Stereotype jokes
The reason why people are short is because their dad never came back with the milk.
What do you call a FAT Man under 5'9"?
A JUMBO shrimp.
How many white guys does it take to screw a lightbulb?
None. They hire me to do it.
How many women does it take to screw in a lightbulb? None, they just sit in the dark and bitch.
How many women does it take to change a lightbulb? All of them if you keep reloading.
Did you hear about the dyslexic American police officer?
He shot a Ginger.
How do you tell whether you’ve satisfied a redhead?
She unlocks the handcuffs.
Why are there more female history teachers than male?
Because women like to bring up the past.
A Chinese man and an Indian man are in a car. Who’s driving?
The driving instructor.
What do you get when you cross a bisexual male that is a catholic priest and a christian police officer that is a bisexual male and a born again homophobic heteroflexable male that is a christian nationalist who is in the closet a gay man that needs to be force out of the closet by any means necessary?
Girlfriends are just like AK47s; they always go off on you.

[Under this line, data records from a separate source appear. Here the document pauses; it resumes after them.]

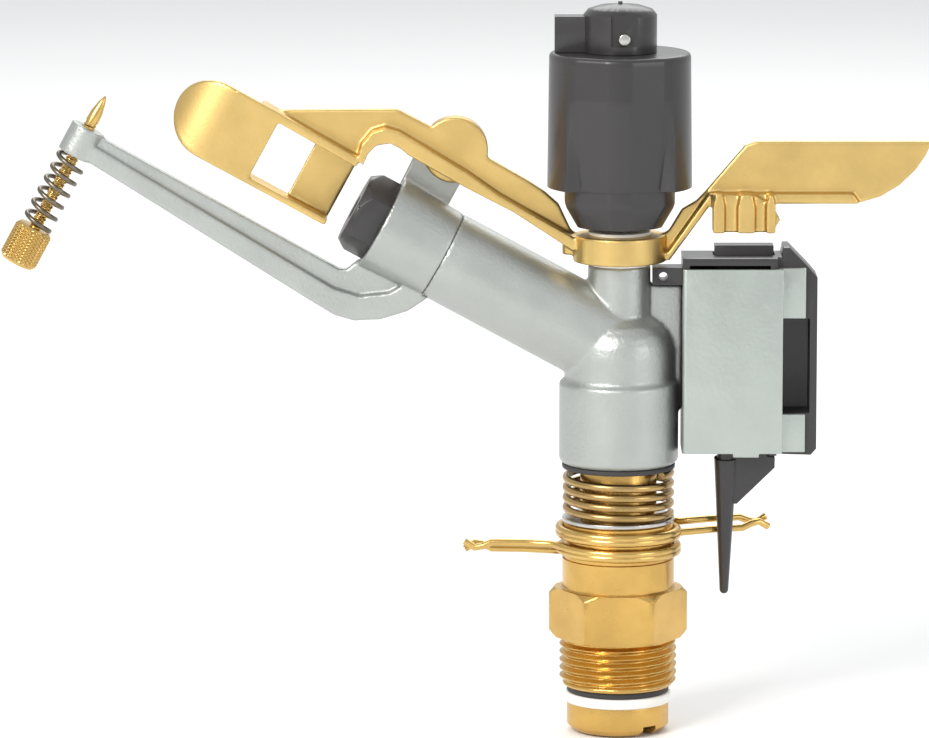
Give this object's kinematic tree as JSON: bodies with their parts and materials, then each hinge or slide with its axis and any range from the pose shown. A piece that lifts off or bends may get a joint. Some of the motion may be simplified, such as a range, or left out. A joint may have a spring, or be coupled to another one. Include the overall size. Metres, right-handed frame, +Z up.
{
  "type": "impact sprinkler",
  "caption": "Part-circle impact sprinkler with a brass drive arm, spring cap, jet breaker and a reversing trip box on a threaded riser inlet.",
  "frame": {"origin": "on the spindle axis at the underside of the hexagon, where the riser thread starts", "axes": "+Z up along the spindle, the nozzle points to -X and up, the reversing box is on the +X side"},
  "size_m": [0.208, 0.0321, 0.165],
  "materials": {
    "brass": "bare, lightly polished",
    "cast_metal": "satin cast",
    "black_plastic": "semi-gloss",
    "white_plastic": "matt",
    "seal_rubber": "matt",
    "steel": "bright",
    "silver_cover": "satin paint"
  },
  "bodies": {
    "bearing": {"bearing_nipple": "brass"},
    "collar_left": {"trip_collar_left": "brass"},
    "collar_right": {"trip_collar_right": "brass"},
    "arm": {"drive_arm": "brass", "hub_bush": "white_plastic"},
    "cap": {"cap_shell": "black_plastic"},
    "trip_lever": {"trip_lever": "black_plastic"},
    "stop": {"reversing_stop": "black_plastic"},
    "screw": {"breaker_screw": "brass"},
    "rotor": {"spindle_tube": "brass", "seal_washer": "seal_rubber", "wear_washer": "white_plastic", "neck_washer": "steel", "bearing_spring": "steel", "spring_seat_washer": "seal_rubber", "body_casting": "cast_metal", "stream_straightener": "white_plastic", "nozzle": "black_plastic", "jet_breaker_bracket": "cast_metal", "breaker_spring": "steel", "fulcrum_pin": "steel", "arm_washer_lower": "white_plastic", "arm_washer_upper": "white_plastic", "arm_spring": "steel", "cap_knob": "black_plastic", "knob_screw": "steel", "box_housing": "black_plastic", "box_cover": "silver_cover", "box_screws": "steel", "trip_pivot_pin": "steel", "toggle_spring": "steel"}
  },
  "joints": [
    {"name": "rotor_turn", "type": "hinge", "parent": "bearing", "child": "rotor", "pos_m": [0, 0, 0], "axis": [0, 0, 1], "range_deg": [-152, 0]},
    {"name": "collar_left_turn", "type": "hinge", "parent": "bearing", "child": "collar_left", "pos_m": [0, 0, 0.02], "axis": [0, 0, 1], "range_deg": [-60, 0]},
    {"name": "collar_right_turn", "type": "hinge", "parent": "bearing", "child": "collar_right", "pos_m": [0, 0, 0.024], "axis": [0, 0, 1], "range_deg": [0, 60]},
    {"name": "arm_swing", "type": "hinge", "parent": "rotor", "child": "arm", "pos_m": [0, 0, 0.088], "axis": [0, 0, 1], "range_deg": [0, 100], "stiffness_Nm_per_rad": 0.03, "springref_deg": -22.92},
    {"name": "cap_turn", "type": "hinge", "parent": "rotor", "child": "cap", "pos_m": [0, 0, 0.12], "axis": [0, 0, 1], "range_deg": [0, 90]},
    {"name": "trip_swing", "type": "hinge", "parent": "rotor", "child": "trip_lever", "pos_m": [0.024, -0.0035, 0.05], "axis": [-1, 0, 0], "range_deg": [0, 17.05]},
    {"name": "stop_lift", "type": "slide", "parent": "rotor", "child": "stop", "axis": [0, 0, 1], "range_m": [0, 0.0045]},
    {"name": "breaker_screw_travel", "type": "slide", "parent": "rotor", "child": "screw", "axis": [0.4772, 0, 0.8788], "range_m": [-0.003, 0.006], "deforming": ["breaker_spring"]}
  ],
  "couplings": [
    {"joint": "trip_swing", "follows": "stop_lift", "rad_per_m": 65.935}
  ]
}
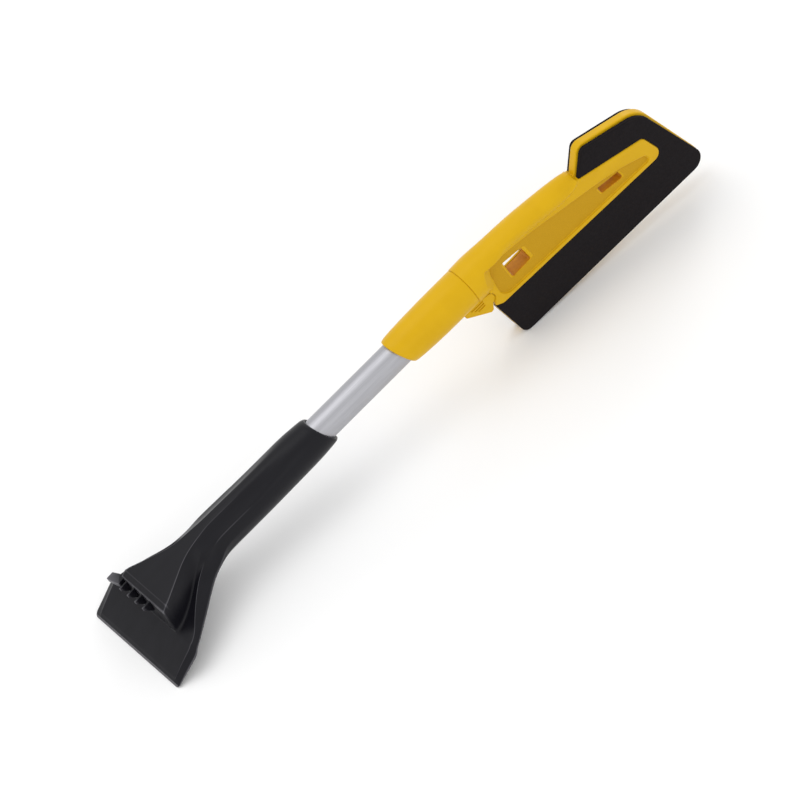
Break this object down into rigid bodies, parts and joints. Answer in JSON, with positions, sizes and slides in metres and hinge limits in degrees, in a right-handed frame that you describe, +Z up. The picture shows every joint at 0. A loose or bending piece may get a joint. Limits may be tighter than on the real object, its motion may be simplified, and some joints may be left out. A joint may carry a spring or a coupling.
{
  "type": "windshield ice scraper",
  "caption": "Hand tool with a wide plastic ice blade and toothed deck on a black grip, an aluminium tube, and a swivelling yellow head with a flat foam snow pusher.",
  "frame": {"origin": "centre of the bounding box at floor height, with the tool set down on its blade edge and the lower corner of its foam", "axes": "+X from the blade towards the foam head (the tube rises towards the head by 7 degrees), +Z up, front of the picture's view on -Y"},
  "size_m": [0.622, 0.1206, 0.127],
  "materials": {
    "black_plastic": "satin black moulded plastic",
    "yellow_plastic": "semi-gloss warm yellow moulded plastic",
    "satin_aluminium": "satin anodised tube",
    "black_foam": "closed-cell black foam sheet",
    "grey_plastic": "plain dark grey plastic, hidden",
    "black_rubber": "black rubber, hidden",
    "zinc_steel": "zinc-plated steel"
  },
  "bodies": {
    "handle": {"scraper_grip": "black_plastic", "handle_tube": "satin_aluminium", "tube_plug_lower": "grey_plastic", "tube_plug_upper": "grey_plastic", "collar": "yellow_plastic", "grip_screw": "zinc_steel", "collar_screw": "zinc_steel", "friction_ring": "black_rubber"},
    "head": {"head_frame": "yellow_plastic", "arm_rear_cover": "yellow_plastic", "cover_screw_1": "zinc_steel", "cover_screw_2": "zinc_steel", "cover_screw_3": "zinc_steel", "cover_screw_4": "zinc_steel", "foam_front": "black_foam", "foam_rear": "black_foam", "latch_pin": "zinc_steel", "latch_spring": "zinc_steel"},
    "latch": {"latch_lever": "yellow_plastic"}
  },
  "joints": [
    {"name": "head_swivel", "type": "hinge", "parent": "handle", "child": "head", "pos_m": [0.07537, 0, 0.08261], "axis": [0.9924, 0, 0.1227], "range_deg": [-90, 90]},
    {"name": "latch_release", "type": "hinge", "parent": "head", "child": "latch", "pos_m": [0.08792, 0, 0.05847], "axis": [0, -1, 0], "range_deg": [0, 6], "stiffness_Nm_per_rad": 0.05, "springref_deg": -20.05}
  ]
}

What's the difference between a feminist and a pencil?
One of them has a POINT:)
Confucius says, "Man who walks through airport door sideways with erection, is going to Bangkok."
Why are Americans good at Rubik's Cubes?
They're so good at separating colors.
What do you call a blonde in the freezer?
Her parents named her Cindy, so we should probably continue to call her that. She was supposed to graduate tomorrow.
What do you call a fat Chinese man?
A double chinkey.
A white dude walks up to a Muslim and says, "So you're an Indian?" and the Muslim says, "No brotha, I'm not 7-Eleven, I'm 9/11."
What does one saggy boob say to the other saggy boob?
"If we don’t get some support people will think we are ball sacks..."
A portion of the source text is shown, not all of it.